RBF network-based adaptive sliding mode control strategy for the tendon-sheath driven joint of a prosthetic hand.

Background: The complex in-hand manipulation puts forward higher requirements for the dexterity and joint control accuracy of the prosthetic hand. The tendon-sheath drive has important application potential in the fields of prosthetic hand to obtain higher dexterity. However, the existing control methods of tendon-sheath driven joint are mainly open-loop compensation based on friction model, which makes it difficult to achieve high-precision joint control.

Objective: The purpose of this work is to improve the position control accuracy of the tendon-sheath driven joint for the prosthetic hand.

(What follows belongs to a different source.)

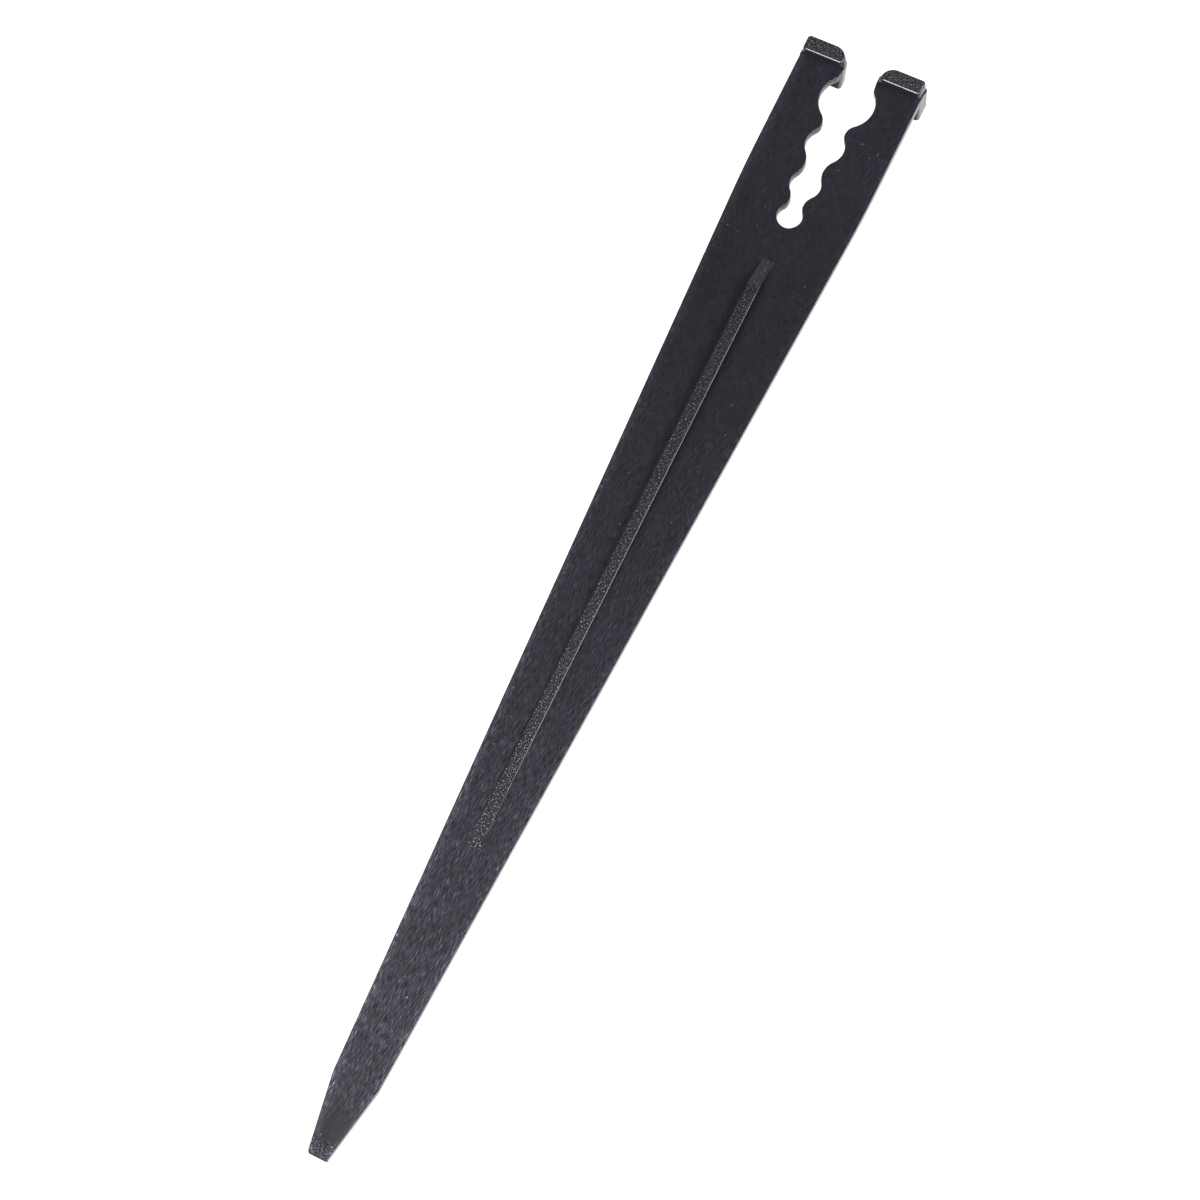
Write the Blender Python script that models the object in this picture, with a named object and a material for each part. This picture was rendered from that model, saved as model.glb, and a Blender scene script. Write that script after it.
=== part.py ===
"""Garden stake that holds thin irrigation tubing: one moulded plastic piece, lying on its back.

X is the width, Y the length with the prongs at +Y, and Z is up, out of the ribbed front.
The origin is under the middle of the stake, level with the back of its prong heads.
Sizes are in millimetres here and become metres when a mesh is made.
"""

from math import acos, atan2, cos, pi, sin

import bmesh
import bpy

MM = 0.001

# Driving dimensions.
LENGTH = 148.0
HEAD_WIDTH = 14.6
PLATE_THICKNESS = 1.2
FRONT_RISE = 1.15
BACK_RISE = 3.2

# Blade: a parallel head, a soft shoulder, a long taper and a short point, up to a blunt end.
SHOULDER_Y = 130.5
SHOULDER_RADIUS = 200.0
POINT_Y = 10.2
POINT_WIDTH = 5.42
END_WIDTH = 2.4
END_RADIUS = 0.3

# Tube seats down the slot, as (place from the tip, radius), with a narrower neck between neighbours.
SEATS = [(142.5, 3.26), (136.5, 2.32), (131.2, 1.86), (127.05, 1.44)]
NECKS = [(138.75, 1.52), (133.45, 1.22), (128.7, 0.94)]
MOUTH_HALF_AT_SEAT = 2.26
MOUTH_HALF_AT_HEAD = 2.1

# Prong head: a short bar across the end of each prong, standing out of both faces of the plate.
# The depth is along the stake, and the draft draws its four sides in towards the front and the back.
HEAD_INNER_X = 2.05
HEAD_INNER_RADIUS = 1.5
HEAD_OUTER_RADIUS = 0.35
HEAD_EDGE_RADIUS = 0.15
FRONT = {"depth": 2.12, "inner": 0.24, "outer": 0.1, "lower": 0.32, "upper": 0.09}
BACK = {"depth": 2.3, "inner": 0.2, "outer": 0.06, "lower": 0.05, "upper": 0.1}

# Rib along the middle of both faces: a steep ramp under the slot, then a long run down to nothing.
RIB_WIDTH = 1.62
RIB_TOP_Y = 116.9
RIB_RAMP_LENGTH = 4.0
RIB_RUN_LENGTH = 75.4

# How finely curves are cut up, and the angle from which an edge is drawn sharp.
ARC_STEP = 6 * pi / 180
SHOULDER_STEPS = 6
CORNER_STEPS = 6
SHARP_ANGLE = 30 * pi / 180

PLASTIC_COLOUR = (0.03, 0.029, 0.033, 1.0)
PLASTIC_ROUGHNESS = 0.42

PLATE_BACK_Z = BACK_RISE
PLATE_FRONT_Z = BACK_RISE + PLATE_THICKNESS
TOTAL_HEIGHT = PLATE_FRONT_Z + FRONT_RISE
HEAD_LOWER_Y = LENGTH - FRONT["depth"]
PLATE_TOP_Y = LENGTH - FRONT["depth"] / 2


def arc(centre, radius, start, end, steps=None):
    """Points on a circle from one angle to another, both ends included."""
    steps = steps or max(2, round(abs(end - start) / ARC_STEP))
    angles = [start + (end - start) * i / steps for i in range(steps + 1)]
    return [(centre[0] + radius * cos(a), centre[1] + radius * sin(a)) for a in angles]


def without_repeats(points):
    kept = [points[0]]
    for point in points[1:]:
        if abs(point[0] - kept[-1][0]) + abs(point[1] - kept[-1][1]) > 1e-6:
            kept.append(point)
    return kept


def neck_radius(seat, neck):
    """Radius of the arc that touches the neck's narrowest line and the seat's circle."""
    (seat_y, seat_radius), (neck_y, neck_half) = seat, neck
    numerator = (seat_y - neck_y) ** 2 + neck_half**2 - seat_radius**2
    return numerator / (2 * (seat_radius - neck_half))


def neck_points(upper_seat, neck, lower_seat):
    """The rounded bump of one neck, from the seat above it to the seat below it."""
    neck_y, neck_half = neck
    points = []
    for seat, entering in ((upper_seat, True), (lower_seat, False)):
        radius = neck_radius(seat, neck)
        centre = (neck_half + radius, neck_y)
        touch = pi - atan2(seat[0] - neck_y, centre[0])
        points += arc(centre, radius, touch, pi) if entering else arc(centre, radius, pi, touch)
    return points


def angle_towards_neck(seat, neck):
    """Where on the seat's circle the neck's arc leaves it."""
    radius = neck_radius(seat, neck)
    return atan2(neck[0] - seat[0], neck[1] + radius)


def slot_half_outline():
    """The slot's wall on the +X side, from the mouth down to the bottom of the last seat."""
    points = [(MOUTH_HALF_AT_HEAD, PLATE_TOP_Y), (MOUTH_HALF_AT_HEAD, HEAD_LOWER_Y)]
    start = acos(MOUTH_HALF_AT_SEAT / SEATS[0][1])
    for index, seat in enumerate(SEATS):
        last = index == len(SEATS) - 1
        end = -pi / 2 if last else angle_towards_neck(seat, NECKS[index])
        points += arc((0, seat[0]), seat[1], start, end)
        if not last:
            below = SEATS[index + 1]
            points += neck_points(seat, NECKS[index], below)
            start = angle_towards_neck(below, NECKS[index])
    return points


def shoulder_arc(taper_angle):
    """The soft bend between the head's straight side and the taper."""
    reach = SHOULDER_RADIUS * sin(taper_angle / 2) / cos(taper_angle / 2)
    centre = (HEAD_WIDTH / 2 - SHOULDER_RADIUS, SHOULDER_Y + reach)
    return arc(centre, SHOULDER_RADIUS, -taper_angle, 0, SHOULDER_STEPS)


def blade_half_outline():
    """The outer side at +X, from the middle of the blunt end up to the head."""
    point_angle = atan2((POINT_WIDTH - END_WIDTH) / 2, POINT_Y)
    taper_angle = atan2((HEAD_WIDTH - POINT_WIDTH) / 2, SHOULDER_Y - POINT_Y)
    end_turn = pi / 2 - point_angle
    corner_x = END_WIDTH / 2 - END_RADIUS * sin(end_turn / 2) / cos(end_turn / 2)
    end_corner = arc((corner_x, END_RADIUS), END_RADIUS, -pi / 2, -point_angle, CORNER_STEPS)
    top = (HEAD_WIDTH / 2, PLATE_TOP_Y)
    return [(0, 0)] + end_corner + [(POINT_WIDTH / 2, POINT_Y)] + shoulder_arc(taper_angle) + [top]


def plate_outline():
    half = without_repeats(blade_half_outline() + slot_half_outline())
    mirrored = [(-x, y) for x, y in reversed(half[1:-1])]
    return half + mirrored


def to_metres(x, y, z):
    return (x * MM, (y - LENGTH / 2) * MM, z * MM)


def loft(bm, sections):
    """A closed solid through (outline, z) sections that have the same number of points."""
    rings = [[bm.verts.new(to_metres(x, y, z)) for x, y in outline] for outline, z in sections]
    count = len(rings[0])
    for low, high in zip(rings, rings[1:]):
        for i in range(count):
            j = (i + 1) % count
            bm.faces.new((low[i], low[j], high[j], high[i]))
    bm.faces.new(list(reversed(rings[0])))
    bm.faces.new(rings[-1])


def finish_mesh(name, bm):
    bmesh.ops.recalc_face_normals(bm, faces=bm.faces)
    mesh = bpy.data.meshes.new(name)
    bm.to_mesh(mesh)
    bm.free()
    obj = bpy.data.objects.new(name, mesh)
    bpy.context.scene.collection.objects.link(obj)
    return obj


def make_plate(name):
    outline = plate_outline()
    bm = bmesh.new()
    loft(bm, [(outline, PLATE_BACK_Z), (outline, PLATE_FRONT_Z)])
    return finish_mesh(name, bm)


def rounded_rectangle(x0, x1, y0, y1, radii):
    """Counter-clockwise from the lower left corner, which has the first of the four radii."""
    corners = [(x0, y0, 1, 1), (x1, y0, -1, 1), (x1, y1, -1, -1), (x0, y1, 1, -1)]
    points = []
    for index, ((x, y, sx, sy), radius) in enumerate(zip(corners, radii)):
        start = pi + index * pi / 2
        centre = (x + sx * radius, y + sy * radius)
        points += arc(centre, radius, start, start + pi / 2, CORNER_STEPS)
    return points


def head_section(half, share):
    """Outline of the +X prong head's front or back half, drawn in by a share of its draft."""
    return rounded_rectangle(
        HEAD_INNER_X + half["inner"] * share,
        HEAD_WIDTH / 2 - half["outer"] * share,
        LENGTH - half["depth"] + half["lower"] * share,
        LENGTH - half["upper"] * share,
        (HEAD_EDGE_RADIUS, HEAD_EDGE_RADIUS, HEAD_OUTER_RADIUS, HEAD_INNER_RADIUS),
    )


def make_prong_head(name, side):
    """side is 1 for the head at +X and -1 for its mirror image."""
    levels = [
        (head_section(BACK, 1), 0),
        (head_section(BACK, 0), PLATE_BACK_Z),
        (head_section(FRONT, 0), PLATE_FRONT_Z),
        (head_section(FRONT, 1), TOTAL_HEIGHT),
    ]
    bm = bmesh.new()
    loft(bm, [([(side * x, y) for x, y in outline], z) for outline, z in levels])
    return finish_mesh(name, bm)


def make_rib(name):
    """A long thin diamond through the plate, so that it stands out of both faces."""
    middle_z = (PLATE_BACK_Z + PLATE_FRONT_Z) / 2
    half_height = PLATE_THICKNESS / 2 + FRONT_RISE
    stretch = half_height / FRONT_RISE
    profile = [
        (RIB_TOP_Y + RIB_RAMP_LENGTH * stretch, middle_z),
        (RIB_TOP_Y, middle_z + half_height),
        (RIB_TOP_Y - RIB_RUN_LENGTH * stretch, middle_z),
        (RIB_TOP_Y, middle_z - half_height),
    ]
    bm = bmesh.new()
    sides = [
        [bm.verts.new(to_metres(x, y, z)) for y, z in profile]
        for x in (-RIB_WIDTH / 2, RIB_WIDTH / 2)
    ]
    count = len(profile)
    for i in range(count):
        j = (i + 1) % count
        bm.faces.new((sides[0][i], sides[0][j], sides[1][j], sides[1][i]))
    for side in sides:
        bm.faces.new(side)
    return finish_mesh(name, bm)


def black_plastic():
    material = bpy.data.materials.new("black_plastic")
    material.use_nodes = True
    shader = material.node_tree.nodes["Principled BSDF"]
    shader.inputs["Base Color"].default_value = PLASTIC_COLOUR
    shader.inputs["Roughness"].default_value = PLASTIC_ROUGHNESS
    shader.inputs["Metallic"].default_value = 0.0
    return material


def join(target, helper):
    """Fuses the helper's shape into the target, and leaves the helper itself out of the part."""
    modifier = target.modifiers.new("join_" + helper.name, "BOOLEAN")
    modifier.operation = "UNION"
    modifier.solver = "EXACT"
    modifier.object = helper
    helper.hide_render = True
    helper.display_type = "WIRE"


def clear_scene():
    for obj in list(bpy.data.objects):
        bpy.data.objects.remove(obj, do_unlink=True)


def build():
    clear_scene()
    stake = make_plate("tubing_stake")
    join(stake, make_rib("rib_shape"))
    join(stake, make_prong_head("right_head_shape", 1))
    join(stake, make_prong_head("left_head_shape", -1))
    stake.data.materials.append(black_plastic())
    stake.data.shade_smooth()
    stake.data.set_sharp_from_angle(angle=SHARP_ANGLE)


build()
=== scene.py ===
"""Looks of the tubing stake: the whole moulding with rounded edges, draft and the ledge where its
mould parted, its black plastic, a plain white light table, soft studio light and the camera.

Sizes are in millimetres here, with Y counted from the tip, and become metres in to_metres.
"""

from math import acos, atan2, cos, pi, radians, sin, sqrt, tan

import bmesh
import bpy
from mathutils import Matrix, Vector


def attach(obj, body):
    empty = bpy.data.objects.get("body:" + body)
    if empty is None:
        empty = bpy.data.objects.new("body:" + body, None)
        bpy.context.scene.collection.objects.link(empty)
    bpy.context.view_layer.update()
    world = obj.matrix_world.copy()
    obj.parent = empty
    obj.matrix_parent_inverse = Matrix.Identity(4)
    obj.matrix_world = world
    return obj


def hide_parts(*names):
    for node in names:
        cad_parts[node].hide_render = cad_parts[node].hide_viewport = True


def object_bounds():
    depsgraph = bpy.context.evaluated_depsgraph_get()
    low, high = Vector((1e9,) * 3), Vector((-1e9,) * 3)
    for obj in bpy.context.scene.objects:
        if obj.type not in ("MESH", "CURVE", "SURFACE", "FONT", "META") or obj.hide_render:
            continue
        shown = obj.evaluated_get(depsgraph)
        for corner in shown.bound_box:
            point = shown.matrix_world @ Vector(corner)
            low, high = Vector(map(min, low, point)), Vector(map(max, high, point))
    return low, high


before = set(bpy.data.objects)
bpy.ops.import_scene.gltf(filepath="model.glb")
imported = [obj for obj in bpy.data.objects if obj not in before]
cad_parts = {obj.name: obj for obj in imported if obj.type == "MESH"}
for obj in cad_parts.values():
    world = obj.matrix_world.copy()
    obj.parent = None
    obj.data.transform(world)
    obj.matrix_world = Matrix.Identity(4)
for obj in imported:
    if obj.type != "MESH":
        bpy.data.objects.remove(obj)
cad_low, cad_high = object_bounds()

MM = 0.001

# Overall sizes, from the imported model.
HEAD_WIDTH = (cad_high.x - cad_low.x) / MM
LENGTH = (cad_high.y - cad_low.y) / MM
TOTAL_HEIGHT = (cad_high.z - cad_low.z) / MM

# Levels of the plate, between the backs and the fronts of the prong heads.
PLATE_THICKNESS = 1.2
FRONT_RISE = 1.15
FRONT_Z = TOTAL_HEIGHT - FRONT_RISE
BACK_Z = FRONT_Z - PLATE_THICKNESS

# Blade: a parallel head, a soft shoulder, a long taper and a short point, up to a blunt end.
SHOULDER_Y = 130.5
SHOULDER_RADIUS = 200.0
POINT_Y = 10.2
POINT_WIDTH = 5.42
END_WIDTH = 2.44
END_RADIUS = 0.2
END_SLANT = 0.22
POINT_THINNING = 0.5

# The blade's +X side stands out a little along the taper, and less so at the back, as draft.
# It comes back in over this length below the end of the stake.
FRONT_STANDS_OUT = 0.2
BACK_STANDS_OUT = 0.1
STANDS_OUT_FADE = 30.0

# Tube seats down the slot, as (place from the tip, radius), with a narrower neck between neighbours.
# The mould's core sits a little off the middle, so the +X wall of the slot stands in by SLOT_SET_IN.
SEATS = [(142.5, 3.26), (136.5, 2.32), (131.2, 1.86), (126.93, 1.54)]
NECKS = [(138.75, 1.52), (133.45, 1.22), (128.7, 0.94)]
MOUTH_HALF_AT_SEAT = 2.26
MOUTH_HALF_AT_HEAD = 2.1
SLOT_SET_IN = 0.18

# Prong head, whose two halves meet at the plate's front face. For each half: its depth along the
# stake, how far its outer side is set in, and how far draft draws its sides in at the front or back.
# The front half is set in more than the back half, so that a narrow ledge shows between them.
# The ledge drops towards the end of the stake.
HEAD_INNER_X = 2.05
HEAD_INNER_RADIUS = 1.5
HEAD_OUTER_RADIUS = 0.4
HEAD_LOWER_RADIUS = 0.42
FRONT = {"depth": 2.12, "inner": 0.24, "set_in": 0.08, "outer": 0.07, "lower": 0.14, "upper": 0.09}
BACK = {"depth": 2.55, "inner": 0.2, "set_in": -0.04, "outer": 0.06, "lower": 0.0, "upper": 0.1}
LEDGE_DROP = 0.7
PLATE_TOP_Y = LENGTH - FRONT["depth"] / 2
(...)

Methods: The structure of the prosthetic hand is introduced, and the encoder and potentiometer are mounted on the driving motor and joint respectively. Then, the transfer function of the joint is established based on the dynamic model. The adaptive sliding mode control strategy based on RBF network is applied to realize the closed-loop feedback position control of the prosthetic hand joint. The stability of the system is demonstrated by Lyapunov theorem.

Results: Under the condition of constant and variable sheath curvature, the effectiveness of the controller is demonstrated by simulation and joint motion experiments, respectively. The results show that the closed-loop control has better position tracking ability than the open-loop control, and the designed controller can reduce the tracking error more obviously than the traditional algorithm. The high-precision position control can be realized by designing the controller based on the joint angle feedback.

Conclusions: The research content has certain theoretical and practical significance for the development of joint high-precision control of tendon-sheath driven prosthetic hand. This is beneficial to the implementation of complex in-hand manipulation for prosthetic hand.